I need it. Without that, everything is blurred.

When I wrote Paula, it was about my daughter. She fell into a coma in Spain. It was a huge public hospital and we were allowed to see her for five minutes a day but we never knew what time. So I would spend the whole day, sometimes the whole night, in the hospital. There were no waiting rooms, just a corridor with chairs.

My mother came to be with me and we called it in Spanish, “the corridor of lost faces.” So we would walk one way, then the other way. That was our day. And all days were identical. The corridor was always the same. And we would go to see Paula and she would be exactly as the day before. Nothing would change. So how can you remember what happened?

So I started taking little notes every day. Then my mother got sick and went back to Chile, and we started the letters again. A month after Paula died, on December 6, 1992, I was supposed to start my new book on January 8th. My mother asked what I was going to write about, and I said, “Are you crazy? I’m not going to write. How can I write?” She said, “Well, you have to or you will die.” And she gave me back the letters I had written to her, 180 letters. Because in my mind it was all the same, I could not say what had happened in January versus September, I had no idea. 

So for me, these little rituals have helped me give meaning to my life and to remember. They are like lighthouses along the way.

Omega: Did your letters with your mother change a lot when you could email instead of mailing? 

Isabel: Absolutely. It changed our lives. At the beginning, we didn’t like it because my mother writes beautifully. For my mother, the letters were the beauty of the language, the grammar, the calligraphy, the paper you choose—everything was important. The emails made it very matter of fact at the beginning. But now we write as if by hand, but much faster, of course. My mother, she doesn’t write casually, if she sees a word is repeated it she will change it.

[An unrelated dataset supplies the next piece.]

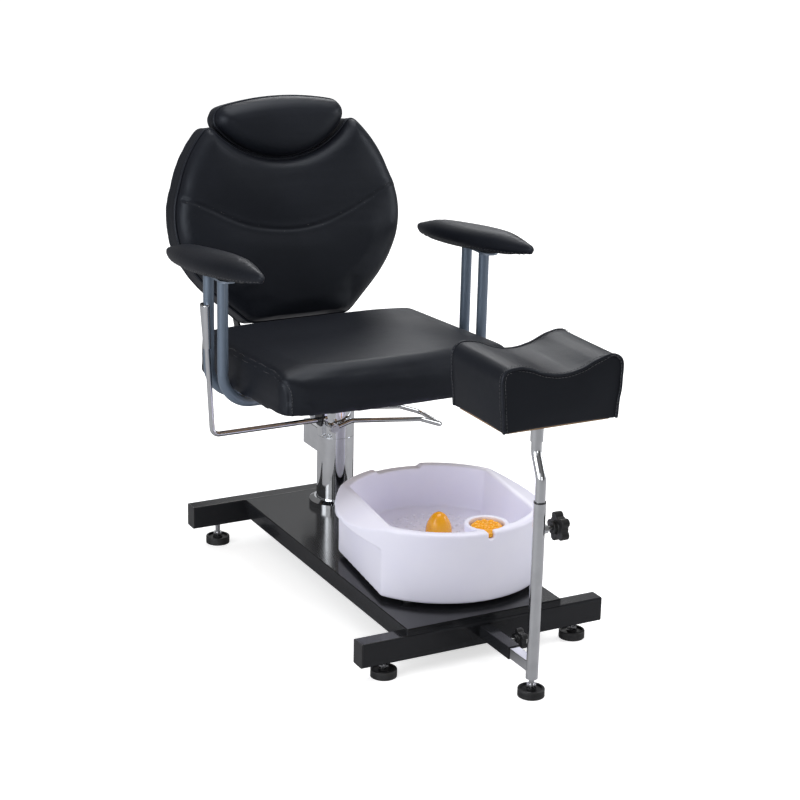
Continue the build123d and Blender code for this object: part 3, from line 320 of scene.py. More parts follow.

Omega: Do you think any of your love for language comes from her?

IsabelYes, yes, my love of language comes from her. But it also comes from reading, because I was a lonely, difficult, angry child who didn’t fit in anywhere. My mother married a diplomat, so we travelled and I was always changing schools. During the break I didn’t interact with other kids—I was too shy and sometimes didn’t speak the language. My way of being protected was the shield of the book in front of me.

And I read adult books at a young age. This idea that kids need special books, special furniture, special colors—that didn’t exist. Kids were just kids, nobody cared about their psychological needs. I read whatever was available at home or from libraries and friends. I read Russian novelists when I was 11. My first gift from my stepfather was the complete works of Shakespeare in Spanish. I still have the book on my night table, chewed up by a dog, actually. 

Omega: How do you feel about your books in translation, knowing how translation can change the texture and the meaning of a story?

Isabel: I don’t care. Once the book is published it’s gone, it doesn’t belong to you.

I cannot go to every reader, “Look, this is what I meant.” When they make a movie, I’m not watching over the director’s shoulder, because it’s none of my business anymore. Somehow, the story comes through whatever the language, whatever the worlds. I know because I’m popular in places I’ve never been, like Romania.

The other day I got a copy of an edition and my assistant and I could not figure out what book it was or which language it was in. It didn’t resemble anything that we had ever seen. To the point that I said, “Maybe it’s not even my book.” It could be anybody’s book. Or maybe the translation even improves the book. It could be. It could very well be.